Kubernetes Series Learning Note 1: Cluster Architecture

Recently, I started grinding on Kubernetes since Kubernetes is the deployment tool Simplebet uses for deploying the whole ecosystem of the sports betting products. Apart from this, I believe Kubernetes becomes the mainstream of deployment of services. Thus it is worthy having a grasp of this technology. In the following blogs of this series, I will cover what I have learned on Kubernetes.

What is Kubernetes

As the official definition, Kubernetes is a portable, extensible, open-source platform for managing containerized workloads and services. This might be abstract. But as a beginner of Kubernetes, my understanding of Kubernetes is based on Docker knowledge. Thinking about containerizing a web app with docker compose, we may have storage layer, cache layer, core functionality layer or even some middleware and so on. When we config a docker compose yaml file, we can spawn up multiple containers to make sure the application is up with full functionality as we want. This is a scenario where we would like to bring one application into a health status. What if we would like to bring several applications up? How can we make sure other users can access to those applications? If there are multiple applications sharing same resources like a database server, how are those resources allocated? Furthermore, as a developer, we all know we make numerous changes to our applications or services every day. How can we make sure we apply changes and migrations to the service without down time?

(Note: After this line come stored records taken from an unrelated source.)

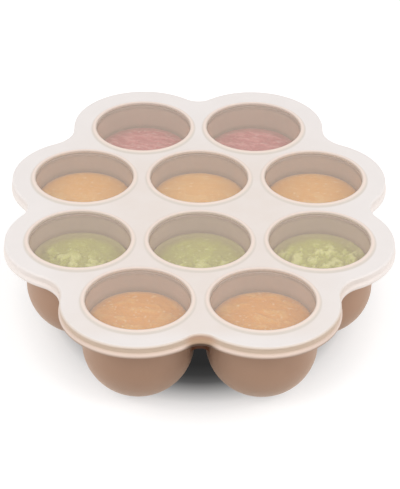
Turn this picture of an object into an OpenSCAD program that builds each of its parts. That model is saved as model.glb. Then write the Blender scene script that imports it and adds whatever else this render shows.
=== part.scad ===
// Freezer tray for baby food: ten round-bottomed cups in one soft moulding,
// closed by a lid that follows the same petal-shaped outline.
// Millimetres. +Z is up and the origin lies on the table under the middle
// of the tray. The front of the tray faces -Y.

/* [Cups] */
// Distance between the centres of neighbouring cups
pitch = 60; // [58:0.5:66]
// Height of the tray from the table to the top of its flange
tray_h = 49; // [44:0.5:60]
// Radius of the round bottom of a cup, outside
bowl_r = 26.2; // [22:0.1:27]
// Radius of the flat spot that a cup stands on
foot_r = 3.4; // [2.6:0.1:5]
// Lean of the cup wall away from upright, in degrees
draft = 2; // [0.5:0.1:3]
// Thickness of the cup wall
wall = 2.8; // [1.8:0.1:3.4]
// Rounding of the inner edge of a cup's mouth
mouth_round = 0.8; // [0.3:0.1:1.4]

/* [Flange] */
// Radius of the flange's outline round each outer cup
petal_r = 35.2; // [33:0.1:38]
// Thickness of the flange
flange_t = 2.6; // [2:0.1:4]
// How far the petals of the front and back rows stand out past their cups
end_out = 1.9; // [0:0.1:3]
// Radius of the notch in the front and back edges
notch_end = 12; // [8:0.5:20]
// Radius of the four notches at the corners
notch_corner = 20; // [10:0.5:24]
// Radius of the notch in the middle of each long side
notch_side = 16; // [8:0.5:20]
// Fillet between the flange and the cups, underneath
root_fillet = 2.4; // [1:0.1:4]

/* [Webs] */
// Height of the webs' lower edge above the table
web_z = 27; // [24:0.5:36]
// Radius of the hollow sides of the webs
web_fillet = 5; // [3:0.1:8]

/* [Lid] */
// Thickness of the lid's plate
plate_t = 2; // [1.6:0.1:2.6]
// Thickness of the skirt behind its groove
skirt_t = 1.6; // [1.2:0.1:2.4]
// Height of the skirt from the plate's top to its lower edge
skirt_h = 6.5; // [5.6:0.1:9]
// Rounding of the plate's outer edge
shoulder = 1; // [0.5:0.1:1.1]
// Height of the plate's outer band, above the groove
band_h = 1.2; // [1.1:0.1:2]
// How far the band stands out past the groove
band_out = 0.5; // [0.2:0.1:1]
// Height of the lip along the skirt's lower edge
lip_h = 2.2; // [1.4:0.1:2.6]
// How far the lip stands out past the groove
lip_out = 1; // [0.5:0.1:1.6]

/* [Windows] */
// Distance from the edge of a cup's mouth in to the edge of its window
window_inset = 0.5; // [0.2:0.1:2]
// Thickness of a window
window_t = 1.2; // [0.6:0.1:1.5]
// Width of the raised ring round a window
ring_w = 2.4; // [1.4:0.1:3]
// Height of the ring above the plate
ring_h = 0.3; // [0.2:0.1:0.6]

/* [Food] */
// Depth of the berry puree below the top of the cups
berry_drop = 13; // [6:0.5:20]
// Depth of the carrot puree below the top of the cups
carrot_drop = 10; // [6:0.5:20]
// Depth of the pea puree below the top of the cups
pea_drop = 10.8; // [6:0.5:20]
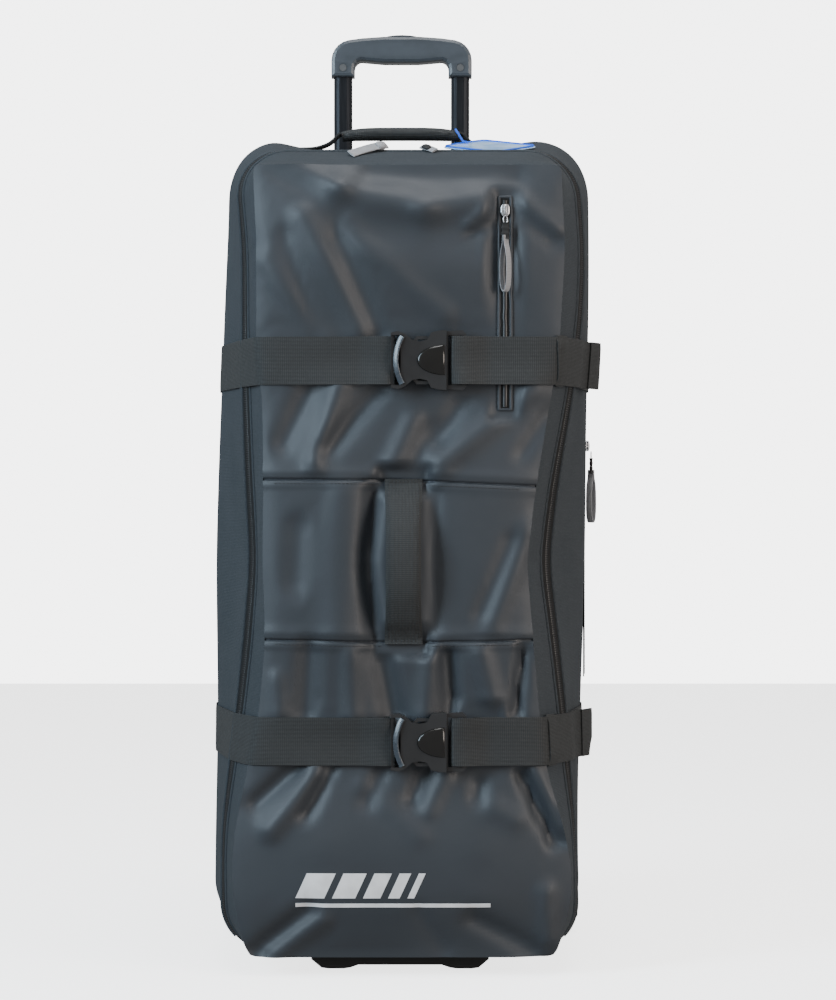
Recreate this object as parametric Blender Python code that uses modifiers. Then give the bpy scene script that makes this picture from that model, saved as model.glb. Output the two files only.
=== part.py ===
"""Wheeled ski bag: a tall duffel on two wheels with a telescopic handle.

Metres. +X is to the right, +Y to the back, +Z up. The origin is under the middle of the bag, on the floor.
"""

import math

import bmesh
import bpy
from mathutils import Matrix, Vector

# Body and lid
GAP = 0.0003
BODY_HALF = 0.2025
BODY_LOW, BODY_HIGH = 0.022, 0.885
BODY_CORNER = 0.055
WALL = 0.004
ZIP_FRONT_Y, ZIP_Y = -0.113, -0.100
FULL_Y, BACK_BEND_Y, BACK_Y = 0.015, 0.172, 0.180
BACK_INSET = 0.008
LID_HIGH = 0.861
LID_CORNER = 0.050
LID_WALL = 0.003
PANEL_Y, GUSSET_Y = -0.157, -0.154
PANEL_LOW, PANEL_HIGH, PANEL_CORNER = 0.023, 0.844, 0.030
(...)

With those questions, Kubernetes comes into our eyes. It is a tool used for deployment taking communication, resource allocation, access, migration and so on among various services or applications into account.

Cluster Architecture

k8s_architecture

Here is an architecture image from google. It shows some core components of Kubernetes architecture. I will go through one by one.

Master

Etcd

Etcd refers a distributed reliable key-value store that is simple, secure and fast, like redis. Etcd is mainly used to store the metadata of the cluster. For example, when we run kubectl get pods, the information of the pods will show up in the result. This information is from Etcd. Similarly, most of platforms have their backend stores. When we spawn an airflow service, a aiflow.db will be generated used for recording the dag metadata. This is the reason why we can see the dag, tree information in the airflow scheduler UI.

Controller Manager

The Controller Manager takes mainly two responsibilities, watch status and remediate situations. The Controller Manager is like a brain of the master of Kubernetes cluster. For example, the node controller monitors the status of node and keep the application running. It will check the heartbeats of node every 5s through API server. If the node controller cannot hear back from one node, it will mark the node as unreachable. Before the mark, it also provide 40s grace period. It the node cannot come back even after the grace period. It will restart a node in 5min. Another example in the Controller Manager set is the replication controller. Similarly, it uses the API server to check the heath of replicas. If a replica is down, the replication controller will spawn a new replica to maintain the replicaset remain the same size as before.

Scheduler

Scheduler is deciding which pods go to which node. It has two criteria to make the decision. The first one is the resource filter. Obviously, a 6GB container cannot be loaded into a 4GB memory node. Apart from memory, other things like the number of CPU cores can also be treated as resources in the resource filter. The other criteria is rank, which means for some reason, a node can be used as a prioritized node for some pods. If the remaining resources of the node can be used by another pod after taking a pod into the node, the node will get a higher rank than other nodes. The benefit of this is to increase the resource efficiency of the cluster.

API server

The API server can authenticate the request and manipulate the metadata from Etcd . For example, we can describe a pod information with kubectl describe pod mypod. With this command, we actually hit the API server with a get request and let it to fetch us metadata of mypod. If we run kubectl create -f mypod-definition.yaml, part of this command will pass a post request to the API server and insert the metadata of mypod, indicating mypod is created and metadata of it has already been in Etcd. As we talked in previous section, Controller Manager, Scheduler, Kubelet components actually make the monitor, update and creation happen.

Worker

Kubelet

Kubelet is a component for each worker. There are several responsibilities for Kubelet. The first one is registering a node. The second one is that it is the one actually creating the pods in a node, including pull image from dockerhub for example and prepare all environment in a pod. Finally, the Kubelet also monitor the node and pods inside of it and report the status to API server in the Master.

Kube-Proxy

The Kube-Proxy is the component in each worker to connect other services across different nodes. We can expose a service from Node A to Kube-proxy in Node B so that the Node B can access that service easily in case the IP address of the Node A changes dynamically.

In my next blog of the series, I will cover some concepts like pod, service, deployments and so on as well as the way to write a config yaml.